Macquarie Group Quantitative Analyst interview typically runs 4 rounds: recruiter call, first interview, assessment, second interview. It usually takes about 6 weeks, with a well-organized but sometimes slow final decision.
$165K
Avg. Base Comp
$286K
Avg. Total Comp
4-5
Typical Rounds
5-6 weeks
Process Length
We've seen Macquarie lean hard into applied judgment over abstract quant theory. Across candidate reports, the questions stay close to the desk: credit risk versus market risk, how to assess an unrated company, governance around model outputs, and scenario-based thinking around hedging or market behavior. Even the more open-ended prompts, like explaining Brownian motion to stakeholders, seem designed to test whether candidates can translate technical ideas into language that would hold up in front of risk, trading, or business teams.
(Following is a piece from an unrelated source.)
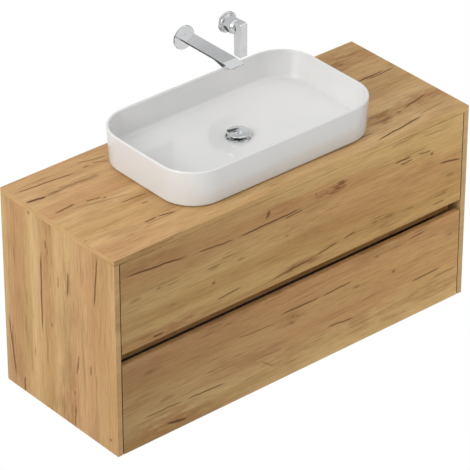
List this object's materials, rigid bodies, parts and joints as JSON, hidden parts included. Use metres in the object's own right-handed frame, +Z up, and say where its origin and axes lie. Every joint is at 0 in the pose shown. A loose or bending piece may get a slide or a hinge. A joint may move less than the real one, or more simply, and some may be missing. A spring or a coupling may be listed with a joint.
{
  "type": "vessel sink on vanity",
  "caption": "Wall-hung oak-look vanity with drawers under a rounded vessel basin, with pop-up waste, bottle trap and a wall-mounted lever mixer tap.",
  "frame": {"origin": "centre of the four wall-screw holes, on the wall plane, midway along the cabinet", "axes": "+X to the right along the cabinet, +Y into the wall, +Z up"},
  "size_m": [1.2, 0.495, 0.842],
  "materials": {
    "oak_decor": "satin laminate, oak grain",
    "carcass_board": "oak laminate, plain inside",
    "drawer_board": "anthracite melamine",
    "zinc_steel": "zinc plated",
    "slide_steel": "zinc plated, brushed",
    "chrome": "polished",
    "white_plastic": "smooth",
    "glazed_ceramic": "white glaze",
    "rubber": "matt",
    "silicone": "translucent grey",
    "brass": "turned",
    "black_plastic": "matt",
    "grey_plastic": "fine texture"
  },
  "bodies": {
    "root": {"worktop": "oak_decor", "side_panel_left": "oak_decor", "side_panel_right": "oak_decor", "grip_rail": "oak_decor", "bottom_panel": "carcass_board", "back_rail_top": "carcass_board", "back_rail_bottom": "carcass_board", "front_stretcher": "carcass_board", "hanger_left": "zinc_steel", "hanger_right": "zinc_steel", "wall_plate_left": "zinc_steel", "wall_plate_right": "zinc_steel", "hanger_screws": "zinc_steel", "slide_upper_left_cabinet": "slide_steel", "slide_upper_right_cabinet": "slide_steel", "slide_lower_left_cabinet": "slide_steel", "slide_lower_right_cabinet": "slide_steel", "waste_body": "chrome", "spout": "chrome", "spout_rosette": "chrome", "handle_rosette": "chrome", "handle_sleeve": "chrome", "trap_coupling_nut": "white_plastic", "trap_inlet_tube": "white_plastic", "trap_body": "white_plastic", "trap_cup": "white_plastic", "trap_outlet_nut": "white_plastic", "trap_outlet_pipe": "white_plastic", "trap_rosette": "white_plastic", "basin": "glazed_ceramic", "basin_seal": "silicone", "waste_gasket": "rubber", "waste_nut": "brass", "spout_aerator": "black_plastic", "cartridge_body": "brass"},
    "upper_drawer": {"upper_front": "oak_decor", "upper_side_left": "drawer_board", "upper_side_right": "drawer_board", "upper_back_left": "drawer_board", "upper_back_right": "drawer_board", "upper_bottom": "drawer_board", "slide_upper_left_drawer": "slide_steel", "slide_upper_right_drawer": "slide_steel", "upper_niche_surround": "grey_plastic"},
    "lower_drawer": {"lower_front": "oak_decor", "lower_side_left": "drawer_board", "lower_side_right": "drawer_board", "lower_back": "drawer_board", "lower_bottom": "drawer_board", "slide_lower_left_drawer": "slide_steel", "slide_lower_right_drawer": "slide_steel"},
    "upper_slide_middles": {"slide_upper_left_middle": "slide_steel", "slide_upper_right_middle": "slide_steel"},
    "lower_slide_middles": {"slide_lower_left_middle": "slide_steel", "slide_lower_right_middle": "slide_steel"},
    "waste_plug": {"waste_plug": "chrome"},
    "mixer_swivel": {"cartridge_carrier": "white_plastic"},
    "mixer_lever": {"cartridge_stem": "brass", "tap_lever": "chrome", "lever_screw": "zinc_steel"}
  },
  "joints": [
    {"name": "upper_drawer_slide", "type": "slide", "parent": "root", "child": "upper_drawer", "axis": [0, -1, 0], "range_m": [0, 0.4]},
    {"name": "lower_drawer_slide", "type": "slide", "parent": "root", "child": "lower_drawer", "axis": [0, -1, 0], "range_m": [0, 0.4]},
    {"name": "upper_middle_slide", "type": "slide", "parent": "root", "child": "upper_slide_middles", "axis": [0, -1, 0], "range_m": [0, 0.2]},
    {"name": "lower_middle_slide", "type": "slide", "parent": "root", "child": "lower_slide_middles", "axis": [0, -1, 0], "range_m": [0, 0.2]},
    {"name": "plug_press", "type": "slide", "parent": "root", "child": "waste_plug", "axis": [0, 0, -1], "range_m": [0, 0.009], "stiffness_N_per_m": 400, "springref_m": -0.01},
    {"name": "mixer_turn", "type": "hinge", "parent": "root", "child": "mixer_swivel", "pos_m": [0.154, -0.03, 0.273], "axis": [0, 1, 0], "range_deg": [-45, 45]},
    {"name": "mixer_lift", "type": "hinge", "parent": "mixer_swivel", "child": "mixer_lever", "pos_m": [0.154, -0.03, 0.273], "axis": [-1, 0, 0], "range_deg": [0, 25]}
  ],
  "couplings": [
    {"joint": "upper_middle_slide", "follows": "upper_drawer_slide", "ratio": 0.5},
    {"joint": "lower_middle_slide", "follows": "lower_drawer_slide", "ratio": 0.5}
  ]
}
A recurring theme is that Macquarie wants a coherent story, not just a polished resume. Multiple candidates reported spending meaningful time on why Macquarie, why the specific niche, and why that product or sector, with CV-based follow-ups that made the personal narrative matter. We also see a subtle but important pattern: the firm is comfortable mixing behavioral depth with technical fundamentals, so candidates who treated the conversation as purely quant-heavy often missed the mark. The strongest signal is whether you can reason clearly through a finance problem while showing you understand the commercial context.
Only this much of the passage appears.